Was soll man sagen: Sein Plan funktioniert. Leider kann er das neue Glück nur sehr phasenweise und kurz genießen, denn erstens gefällt es ihm plötzlich doch nicht mehr, dass Bernard so schnell der Vergiftung erlegen ist („Oh nein, er darf nicht sterben. Er muss leben, unbedingt. Er soll für den Kummer und das Elend, das er angerichtet hat, bezahlen!“), und zweitens ist er ein äußerst wankelmütiger Geist, und so macht ihn auch die Feststellung, dass es ihm auf einmal besser geht, mehr als nervös: „Gesund und normal. Furchteinflößend. Spinnt man nicht, wenn man sich gesund und normal fühlt?“ Und wieder kommen die Selbstmordgedanken in ihm auf, bis er ... ja, bis er durch Zufall im Fernsehen auf einen Bericht stößt, der sein Interesse findet – ein jährlich stattfindendes Fest zu Ehren eines weißen Rassisten, der vor 30 Jahren des Mordes an zwei schwarzen Ärzten angeklagt war und durch eine ausschließlich weiße Jury freigesprochen wurde. Eine neue Aufgabe, die sich schnell als schwierig erweisen soll ...

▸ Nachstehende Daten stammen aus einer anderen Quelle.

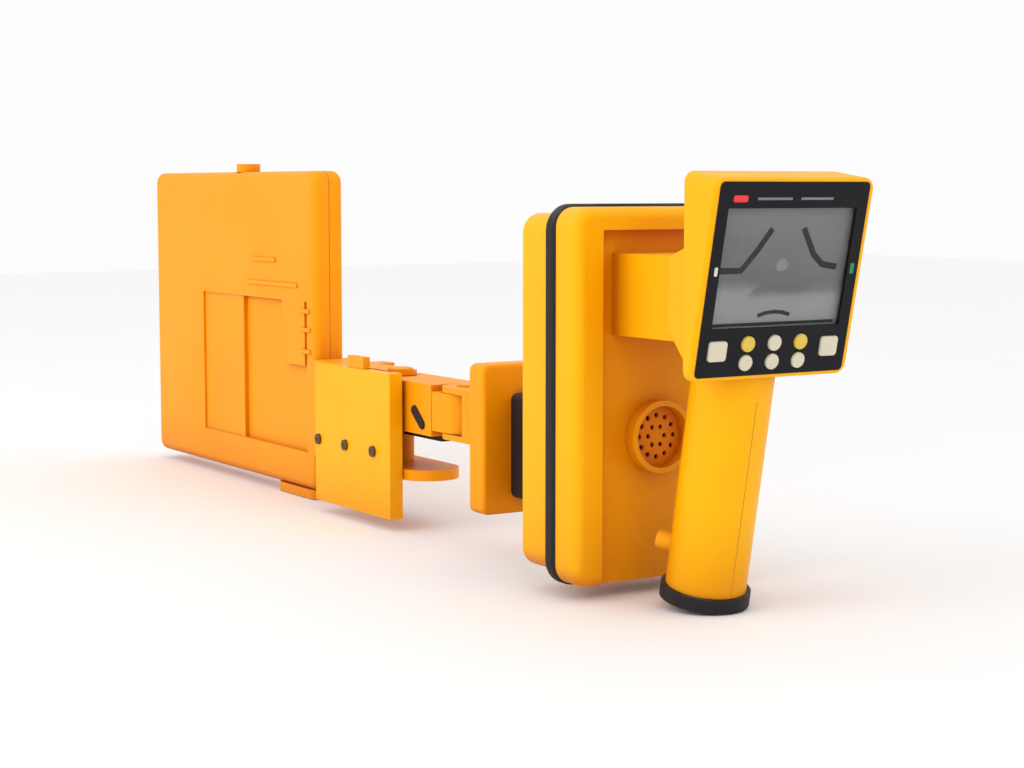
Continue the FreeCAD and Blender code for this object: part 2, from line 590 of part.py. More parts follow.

Der gesamte Text ist ein einziger, in sich selbst kreisender Monolog, ein Fluss aus wechselnden Emotionen, ein nicht abreißender Strom wildester Assoziationen, der in alle Richtungen mäandert, dennoch immer wieder in einem Grundtenor mündet: Die Welt ist ungerecht, das Leben eine sinnlose „Galgenfrist“. Ein Plädoyer für ein selbstbestimmtes Leben und gegen die sozialen Ungerechtigkeiten der Gesellschaft, welches lediglich durch einige kursiv gesetzte Stellen unterbrochen wird, in denen ein offenkundig allwissendes Medium über die Gedanken des Protagonisten spricht, wobei es ihn gleichzeitig zu lenken scheint.
Schon die früheren Bücher von Hubert Selby jr. haben polarisiert, und auch dieses legt es darauf an.